[What is asked]: Gather all lines containing the string "joints" and copy them out.

[Recorded data]:
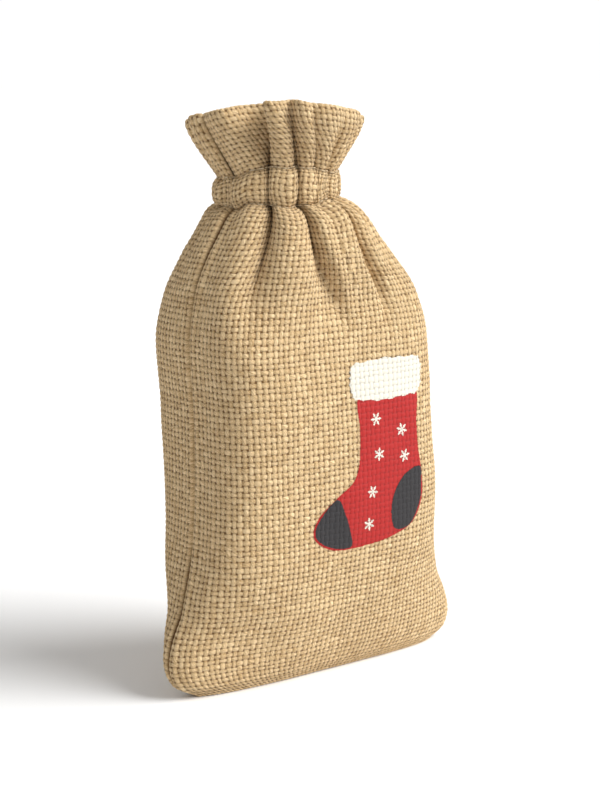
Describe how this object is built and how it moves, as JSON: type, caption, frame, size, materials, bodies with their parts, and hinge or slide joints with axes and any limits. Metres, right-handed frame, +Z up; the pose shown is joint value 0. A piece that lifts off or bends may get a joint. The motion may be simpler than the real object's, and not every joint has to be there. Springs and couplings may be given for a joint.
{
  "type": "fabric gift sack",
  "caption": "Tall drawstring gift sack of coarse burlap, filled shape, with gathered neck, ruffled top and a printed stocking on the front.",
  "frame": {"origin": "middle of the flat patch of the bottom that the sack stands on", "axes": "+X to the right along the bottom seam as seen from the printed front, -Y out of the printed front, +Z up"},
  "size_m": [0.1222, 0.0582, 0.1945],
  "materials": {
    "burlap": "coarse plain weave, matte",
    "sewing_thread": "twisted thread, matte",
    "cord": "twisted jute cord, matte",
    "red_ink": "transfer print on the weave, satin",
    "cream_ink": "transfer print on the weave, matte",
    "dark_ink": "transfer print on the weave, satin"
  },
  "bodies": {
    "sack": {"front_panel": "burlap", "back_panel": "burlap", "front_channel": "burlap", "back_channel": "burlap", "front_ruffle": "burlap", "back_ruffle": "burlap", "left_seam_allowance": "burlap", "right_seam_allowance": "burlap", "bottom_seam_allowance": "burlap", "left_seam_stitches": "sewing_thread", "right_seam_stitches": "sewing_thread", "bottom_seam_stitches": "sewing_thread", "left_seam_overlock": "sewing_thread", "right_seam_overlock": "sewing_thread", "bottom_seam_overlock": "sewing_thread", "channel_upper_stitches": "sewing_thread", "channel_lower_stitches": "sewing_thread", "upper_bar_tack": "sewing_thread", "lower_bar_tack": "sewing_thread", "print_cuff": "cream_ink", "print_stocking": "red_ink", "print_heel": "dark_ink", "print_toe": "dark_ink", "print_snowflakes": "cream_ink"},
    "drawstring": {"drawstring": "cord"}
  },
  "joints": [
    {"name": "drawstring_slip", "type": "hinge", "parent": "sack", "child": "drawstring", "pos_m": [-0.015, 0, 0.164], "axis": [0, 0, 1], "range_deg": [-5, 5]}
  ]
}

[Task result]:
Describe how this object is built and how it moves, as JSON: type, caption, frame, size, materials, bodies with their parts, and hinge or slide joints with axes and any limits. Metres, right-handed frame, +Z up; the pose shown is joint value 0. A piece that lifts off or bends may get a joint. The motion may be simpler than the real object's, and not every joint has to be there. Springs and couplings may be given for a joint.
  "joints": [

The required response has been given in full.